• Provided material:
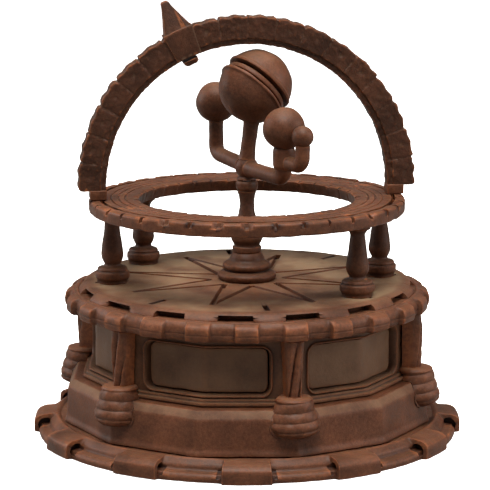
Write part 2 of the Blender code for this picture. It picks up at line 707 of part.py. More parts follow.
def build_moon(pivot):
    """Collar that turns on the near arm, with a bent arm up to the moon."""
    moon_arm = cylinder("moon_arm", COLLAR_RADIUS, COLLAR_BOTTOM, COLLAR_TOP, steps=20,
                        parent=pivot)
    route = elbow_route(3.2, MOON_REACH, MOON_ARM_HEIGHT, MOON_HEIGHT - MOON_RADIUS - GAP, 3.5)
    combine(moon_arm, tube("moon_branch", route, MOON_ARM_RADIUS, pivot), "UNION")
    bore = cylinder("moon_bore", ARM_TUBE_RADIUS + GAP, COLLAR_BOTTOM - 2, COLLAR_TOP + 2,
                    steps=20, parent=pivot)
    combine(moon_arm, bore, "DIFFERENCE")
    ball("moon", MOON_RADIUS, (MOON_REACH, 0.0, MOON_HEIGHT), pivot, steps=12)


def build_astrolabe():
    build_rim()
    build_cover()
    build_skirt()
    build_drum()
    build_panels()
    build_brackets()
    build_cornice()
    build_deck()
    build_balusters()
    build_horizon_ring()
    build_column()
    arch_pivot = add_pivot("arch_pivot", ARCH_CENTRE, ARCH_YAW)
    build_arch(arch_pivot)
    build_arch_feet(arch_pivot)
    pointer_pivot = add_pivot("pointer_pivot", 0.0, parent=arch_pivot)
    build_pointer(pointer_pivot)
    orrery_pivot = add_pivot("orrery_pivot", 0.0, ORRERY_YAW)
    build_orrery(orrery_pivot)
    moon_pivot = add_pivot("moon_pivot", 0.0, MOON_YAW, orrery_pivot, (NEAR_REACH, 0.0))
    build_moon(moon_pivot)
    for obj in PARTS.objects:
        if obj.type == "MESH":
            obj.data.shade_smooth()
            obj.data.set_sharp_from_angle(angle=math.radians(35))


build_astrolabe()
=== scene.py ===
"""Looks of the table-top astrolabe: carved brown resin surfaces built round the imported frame.

Shapes are worked out in millimetres and become metres as each mesh is made.  Angles round the
base are in degrees from the front (-Y) towards +X.
"""
import json
import math

import bmesh
import bpy
import numpy as np
from mathutils import Matrix, Vector, noise


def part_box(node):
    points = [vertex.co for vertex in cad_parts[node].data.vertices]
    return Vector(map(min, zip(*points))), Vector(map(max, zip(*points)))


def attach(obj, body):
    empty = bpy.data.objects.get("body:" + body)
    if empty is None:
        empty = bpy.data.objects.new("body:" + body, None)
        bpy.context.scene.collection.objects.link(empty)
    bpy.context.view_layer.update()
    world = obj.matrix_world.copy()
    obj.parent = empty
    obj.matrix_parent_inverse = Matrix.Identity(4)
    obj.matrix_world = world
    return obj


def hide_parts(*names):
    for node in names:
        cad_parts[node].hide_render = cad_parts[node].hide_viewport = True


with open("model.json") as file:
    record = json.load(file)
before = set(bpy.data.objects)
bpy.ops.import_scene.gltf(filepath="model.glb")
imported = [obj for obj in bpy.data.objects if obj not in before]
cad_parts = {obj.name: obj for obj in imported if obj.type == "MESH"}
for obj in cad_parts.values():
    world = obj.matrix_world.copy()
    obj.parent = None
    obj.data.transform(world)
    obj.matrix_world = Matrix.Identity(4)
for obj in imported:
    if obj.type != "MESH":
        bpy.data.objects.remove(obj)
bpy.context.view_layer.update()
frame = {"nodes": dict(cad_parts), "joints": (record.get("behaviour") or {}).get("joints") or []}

MM = 0.001
JOINTS = {joint["name"]: joint for joint in frame["joints"]}


def low(node):
    """Lowest corner of a CAD node's box, in millimetres."""
    return np.array(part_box(node)[0]) / MM


def high(node):
    return np.array(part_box(node)[1]) / MM


def middle(node):
    return (low(node) + high(node)) / 2


# ---------------------------------------------------------------- materials

class Nodes:
    """Small helper that adds and links the nodes of one material."""

    def __init__(self, material):
        material.use_nodes = True
        self.tree = material.node_tree
        self.shader = self.tree.nodes["Principled BSDF"]

    def add(self, kind, **settings):
        node = self.tree.nodes.new(kind)
        for name, value in settings.items():
            setattr(node, name, value)
        return node

    def link(self, output, target):
        self.tree.links.new(output, target)

    def noise(self, source, scale, detail=3.0, rough=0.55):
        node = self.add("ShaderNodeTexNoise")
        node.inputs["Scale"].default_value = scale
        node.inputs["Detail"].default_value = detail
        node.inputs["Roughness"].default_value = rough
        self.link(source, node.inputs["Vector"])
        return node.outputs["Fac"]

    def map_range(self, source, from_low, from_high, to_low=0.0, to_high=1.0):
        node = self.add("ShaderNodeMapRange")
        for name, value in zip(("From Min", "From Max", "To Min", "To Max"),
                               (from_low, from_high, to_low, to_high)):
            node.inputs[name].default_value = value
        self.link(source, node.inputs["Value"])
        return node.outputs["Result"]

    def math(self, operation, first, second):
        node = self.add("ShaderNodeMath", operation=operation)
        for socket, value in zip(node.inputs, (first, second)):
            if isinstance(value, (int, float)):
                socket.default_value = value
            else:
                self.link(value, socket)
        return node.outputs["Value"]

    def mix(self, factor, first, second, blend="MIX"):
        node = self.add("ShaderNodeMix", data_type="RGBA", blend_type=blend)
        for name, value in (("Factor", factor), ("A", first), ("B", second)):
            socket = [s for s in node.inputs if s.name == name and s.enabled][0]
            if isinstance(value, (int, float, tuple)):
                socket.default_value = value
            else:
                self.link(value, socket)
        return [s for s in node.outputs if s.enabled][0]

    def ramp(self, source, stops):
        node = self.add("ShaderNodeValToRGB")
        elements = node.color_ramp.elements
        while len(elements) < len(stops):
            elements.new(0.5)
        for element, (position, color) in zip(elements, stops):
            element.position = position
            element.color = (*color, 1.0)
        self.link(source, node.inputs["Fac"])
        return node.outputs["Color"]


def shade(color, factor):
    return tuple(min(1.0, channel * factor) for channel in color)


RESIN = (0.088, 0.0318, 0.0153)
WORN = (0.290, 0.090, 0.030)
# Dust colour; on upward faces it also serves as painted top light.
DUST_AND_TOP_LIGHT = (0.190, 0.118, 0.068)
# Colour of the painted shade in hollows and concave corners.
HOLLOW_SHADE = (0.012, 0.004, 0.003)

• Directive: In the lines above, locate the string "Identity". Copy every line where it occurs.

• Answer to the task:
    obj.matrix_parent_inverse = Matrix.Identity(4)
    obj.matrix_world = Matrix.Identity(4)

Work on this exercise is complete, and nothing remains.